Per arrivare a questo risultato, di potenza ma soprattutto di durata nel tempo - i primi pannelli sono coevi all’assemblaggio della stazione, iniziato nel novembre 1998 - è stato necessario uno sforzo tecnologico enorme. I pannelli spaziali infatti sono sottoposti a radiazioni solari molto forti e all’aggressione dell’ossigeno atomico che possono danneggiare in breve tempo i materiali. Risolvere questi problemi ha richiesto lo sviluppo di speciali vernici protettive. Una tecnologia che insieme a quella relativa all’intelaiatura, si è riflessa sull’applicazione terrestre.
Il futuro del fotovoltaico in orbita sembra però andare ancora oltre. Cina e Giappone da anni stanno lavorando alla costruzione di una centrale fotovoltaica orbitante capace di trasmettere l’energia alla terra. La Cina nel 2022 ha annunciato di aver testato a terra la prima struttura funzionante di fotovoltaico wireless. Obiettivo dichiarato: avere una centrale solare sperimentale in orbita entro il 2035. Il California Institute of Technology (Caltech) è andato ancora oltre e nel 2023 ha lanciato in orbita un piccolo impianto dimostrativo per testare la capacità di cattura dell’energia solare, la trasformazione in microonde e l’invio di queste su lunghe distanze. L’esperimento ha avuto successo: in particolare destare l’interesse mondiale è MAPLE il sistema di trasmettitori, leggero e flessibile, che ha permesso di trasmettere energia prodotta da impianti fotovoltaici in modalità wireless alla Terra. Le applicazioni, se il successo sarà confermato e il progetto industrializzato, potrebbero essere enormi.
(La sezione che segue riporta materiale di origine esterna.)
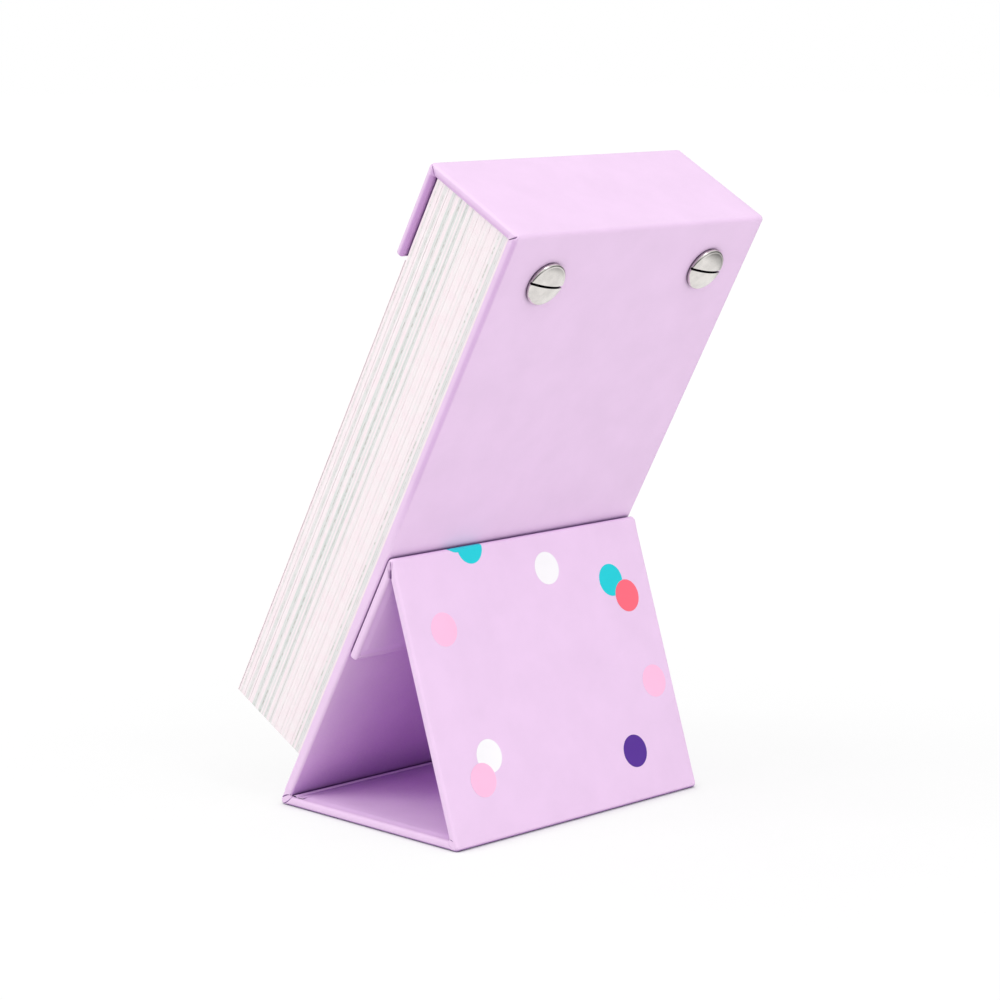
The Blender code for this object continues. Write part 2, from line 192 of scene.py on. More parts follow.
def world(x, point):
    """A point of the section at a place across the case, in the frame."""
    return Vector((x, point[0] + HEEL_Y, point[1]))


def section_frame(point, angle):
    """A frame at a point of the section: x across the case, y along the angle, z a quarter turn on."""
    return Matrix.Translation(world(0.0, point)) @ Matrix.Rotation(angle, 4, "X")


HEEL = Vector((0.0, 0.0))
FOOT = Vector((BASE_LENGTH, 0.0))
APEX = on_back(APEX_HEIGHT, PANEL_DEPTH + FLAP_GAP)
SPINE_BACK = on_back(BACK_HEIGHT, PANEL_DEPTH)
SPINE_FRONT = on_back(BACK_HEIGHT, PANEL_DEPTH - CASE_DEPTH)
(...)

Altrettanto attuale ed entusiasmante la costruzione del generatore fotovoltaico che è stato impiegato durante la missione JUICE (Jupiter Icy Moons Explorer). Questa è partita ufficialmente il 14 aprile 2023 con il lancio della sonda che dovrà raggiungere Giove nel 2029. La sonda è alimentata dal maggior generatore fotovoltaico spaziale mai costruito per questo genere di dispositivi: 24mila celle solari per una superficie complessiva di 85 metri quadrati. I pannelli sono in Arseniuro di Gallio (GaAs), materiale capace di trasformare le radiazioni solari in elettricità anche quando, data la distanza dal Sole, saranno 30 volte più deboli rispetto a quelle terrestri e la temperatura crollerà a -230 °C. Ancora una volta lo spazio diventa un banco di prova di tecnologie, come i microfilm di GaAs, che nel prossimo futuro potranno avere una ricaduta sulla nostra vita quotidiana.
PS: a proposito di Major Tom, la canzone che ne parla ha un titolo che probabilmente avrete già sentito, Space Oddity. E quello sconosciuto ragazzo biondo, innamorato dei film di Kubrick, che l’aveva composta nel gennaio del ‘69, si chiamava David Robert Jones. O, meglio, David Bowie.